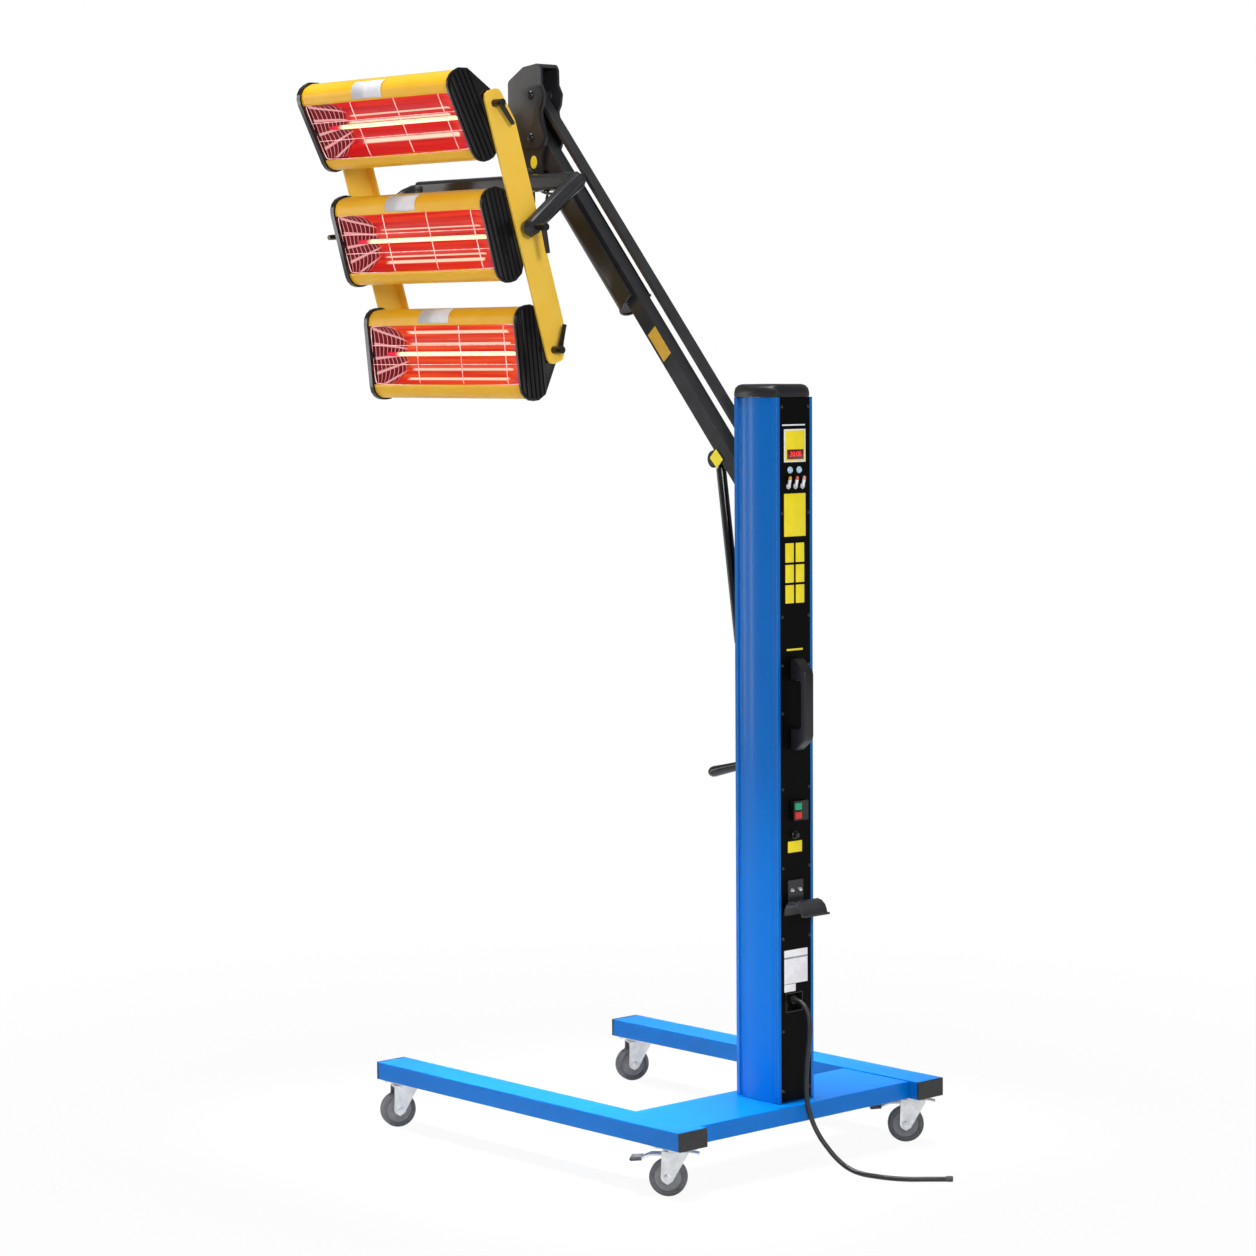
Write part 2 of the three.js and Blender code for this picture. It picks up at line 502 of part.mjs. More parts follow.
// Cable outlet cup with its gland
const cupRear = COLUMN.rear - GAP;
const cupFront = cupRear - OUTLET.depth;
const cup = cut(
  block(OUTLET.left, OUTLET.right, cupFront, cupRear, OUTLET.bottom, OUTLET.top),
  block(OUTLET.left + OUTLET.wall, OUTLET.right - OUTLET.wall, cupFront + OUTLET.wall, cupRear + OVERSHOOT,
    OUTLET.bottom + OUTLET.wall, OUTLET.top - OUTLET.wall),
);
const glandEnd = cupFront + OUTLET.wall + GLAND.length;
const glandRoot = cupFront + OVERSHOOT;
const glandCone = cone(
  [GLAND.x, glandRoot, GLAND.height], [GLAND.x, glandEnd, GLAND.height], GLAND.base, GLAND.tip,
);
add("cable_gland", BLACK, cut(
  join(cup, glandCone),
  rod("y", GLAND.bore, cupFront - OVERSHOOT, glandEnd + OVERSHOOT, GLAND.x, GLAND.height),
));
const cordStart = [GLAND.x, cupFront + CORD.start, GLAND.height];
const cordPath = [cordStart, [GLAND.x, glandEnd, GLAND.height], ...CORD_POINTS];
const cordEnd = new THREE.Vector3(...cordPath[cordPath.length - 1]);
const cordLead = new THREE.Vector3(...cordPath[cordPath.length - 2]).sub(cordEnd).setZ(0).normalize();
const sleeveStart = cordEnd.clone().addScaledVector(cordLead, CORD.sleeveLength);
const sleeveLift = CORD.sleeve - CORD.radius;
add("mains_cord", CABLE, join(
  sweepTube(cordPath, CORD.radius, CORD.sides, CORD.steps),
  cone([sleeveStart.x, sleeveStart.y, sleeveStart.z + sleeveLift],
    [cordEnd.x, cordEnd.y, cordEnd.z + sleeveLift], CORD.sleeve, CORD.sleeve, CORD.sides),
));

// Arm pivots
const slope = radians(ARM.angle);
const lowerRoot = { y: ARM.pivotY, z: ARM.pivotZ };
const upperRoot = { y: ARM.pivotY, z: ARM.pivotZ + ARM.spacing };
const lowerHead = {
  y: lowerRoot.y - ARM.length * Math.cos(slope),
  z: lowerRoot.z + ARM.length * Math.sin(slope),
};
const upperHead = { y: lowerHead.y, z: lowerHead.z + ARM.spacing };
// Pieces built along minus Y from a pivot at the origin are leaned onto the arm.
const lean = (geometry, pivot) => geometry.rotateX(-slope).translate(0, pivot.y, pivot.z);

// Arm hanger inside the column
const hangerOuter = HANGER.inner + HANGER.cheek;
const hangerFront = ARM.pivotY - HANGER.front;
const hangerRear = ARM.pivotY + HANGER.rear;
const hangerBottom = lowerRoot.z - HANGER.below;
const hangerTop = upperRoot.z + HANGER.above;
const padInner = hangerRear - HANGER.pad;
const hangerSlab = (a, b, front) =>
  block(Math.min(a, b), Math.max(a, b), front, hangerRear, hangerBottom, hangerTop);
const padOuter = COLUMN_REAR.inner - GAP;
add("arm_hanger", BLACK, join(
  hangerSlab(HANGER.inner, hangerOuter, hangerFront),
  hangerSlab(-HANGER.inner, -hangerOuter, hangerFront),
  block(-hangerOuter, hangerOuter, hangerRear - HANGER.web, hangerRear, hangerBottom, hangerTop),
  hangerSlab(hangerOuter - OVERSHOOT, padOuter, padInner),
  hangerSlab(OVERSHOOT - hangerOuter, -padOuter, padInner),
  rod("x", PIN.lower, -hangerOuter, hangerOuter, lowerRoot.y, lowerRoot.z),
  rod("x", PIN.upper, -hangerOuter, hangerOuter, upperRoot.y, upperRoot.z),
));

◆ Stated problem
Restate the first line and every line after it, word for word, stopping once the line with "const lean = (geometry, pivot)" is done.

◆ Task result
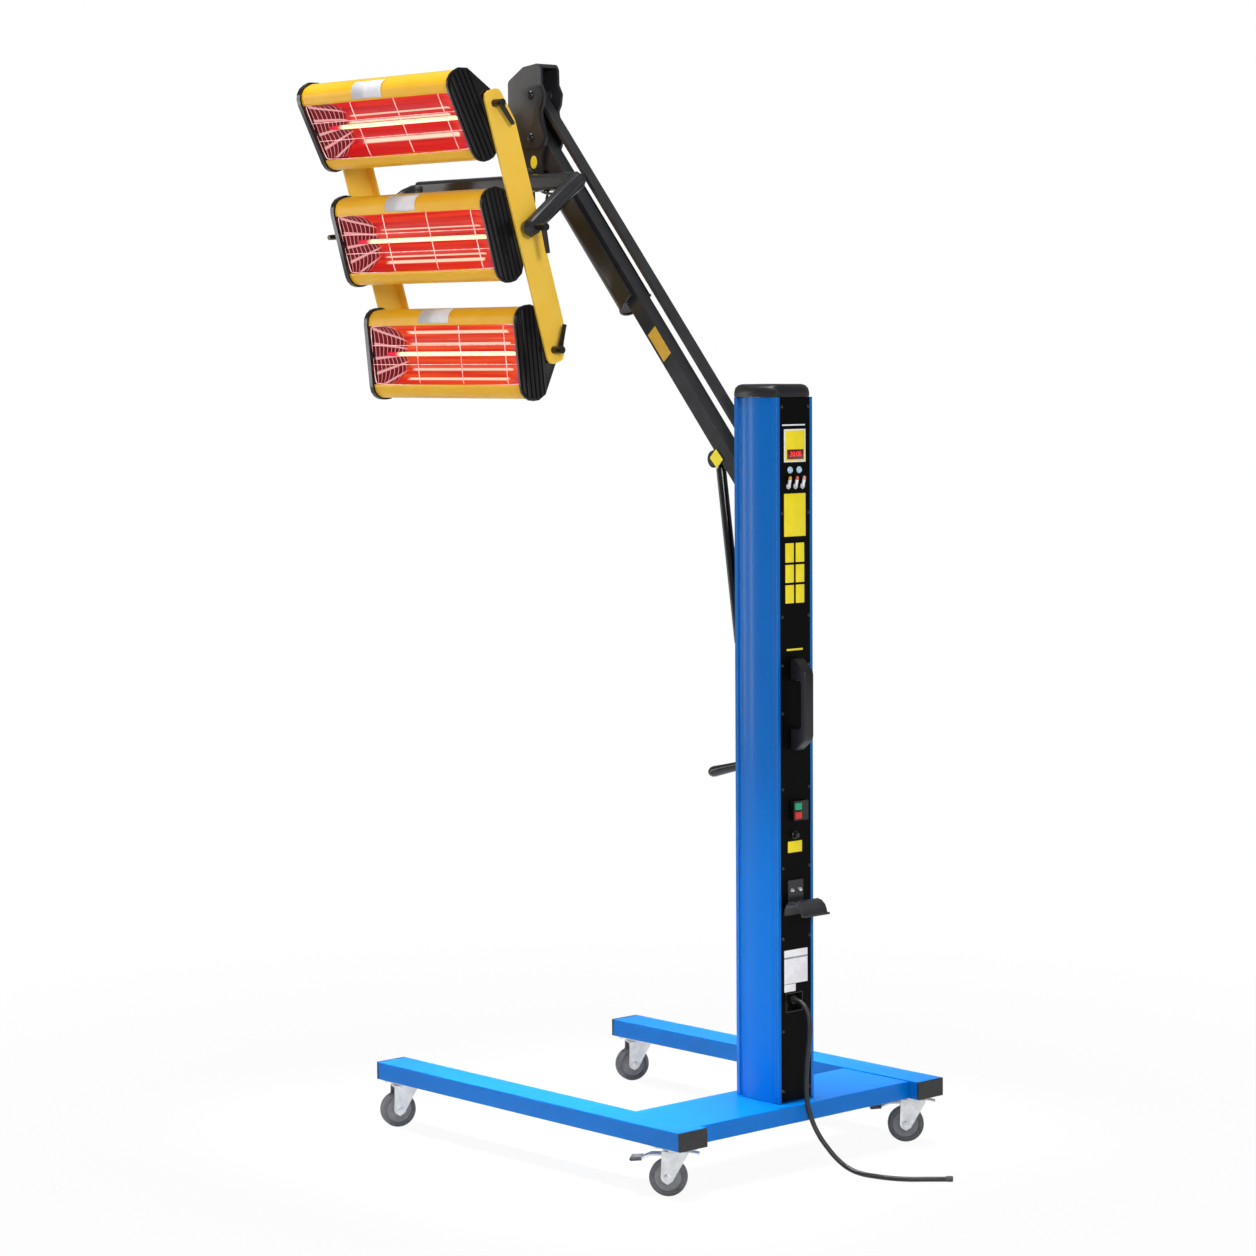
Write part 2 of the three.js and Blender code for this picture. It picks up at line 502 of part.mjs. More parts follow.
// Cable outlet cup with its gland
const cupRear = COLUMN.rear - GAP;
const cupFront = cupRear - OUTLET.depth;
const cup = cut(
  block(OUTLET.left, OUTLET.right, cupFront, cupRear, OUTLET.bottom, OUTLET.top),
  block(OUTLET.left + OUTLET.wall, OUTLET.right - OUTLET.wall, cupFront + OUTLET.wall, cupRear + OVERSHOOT,
    OUTLET.bottom + OUTLET.wall, OUTLET.top - OUTLET.wall),
);
const glandEnd = cupFront + OUTLET.wall + GLAND.length;
const glandRoot = cupFront + OVERSHOOT;
const glandCone = cone(
  [GLAND.x, glandRoot, GLAND.height], [GLAND.x, glandEnd, GLAND.height], GLAND.base, GLAND.tip,
);
add("cable_gland", BLACK, cut(
  join(cup, glandCone),
  rod("y", GLAND.bore, cupFront - OVERSHOOT, glandEnd + OVERSHOOT, GLAND.x, GLAND.height),
));
const cordStart = [GLAND.x, cupFront + CORD.start, GLAND.height];
const cordPath = [cordStart, [GLAND.x, glandEnd, GLAND.height], ...CORD_POINTS];
const cordEnd = new THREE.Vector3(...cordPath[cordPath.length - 1]);
const cordLead = new THREE.Vector3(...cordPath[cordPath.length - 2]).sub(cordEnd).setZ(0).normalize();
const sleeveStart = cordEnd.clone().addScaledVector(cordLead, CORD.sleeveLength);
const sleeveLift = CORD.sleeve - CORD.radius;
add("mains_cord", CABLE, join(
  sweepTube(cordPath, CORD.radius, CORD.sides, CORD.steps),
  cone([sleeveStart.x, sleeveStart.y, sleeveStart.z + sleeveLift],
    [cordEnd.x, cordEnd.y, cordEnd.z + sleeveLift], CORD.sleeve, CORD.sleeve, CORD.sides),
));

// Arm pivots
const slope = radians(ARM.angle);
const lowerRoot = { y: ARM.pivotY, z: ARM.pivotZ };
const upperRoot = { y: ARM.pivotY, z: ARM.pivotZ + ARM.spacing };
const lowerHead = {
  y: lowerRoot.y - ARM.length * Math.cos(slope),
  z: lowerRoot.z + ARM.length * Math.sin(slope),
};
const upperHead = { y: lowerHead.y, z: lowerHead.z + ARM.spacing };
// Pieces built along minus Y from a pivot at the origin are leaned onto the arm.
const lean = (geometry, pivot) => geometry.rotateX(-slope).translate(0, pivot.y, pivot.z);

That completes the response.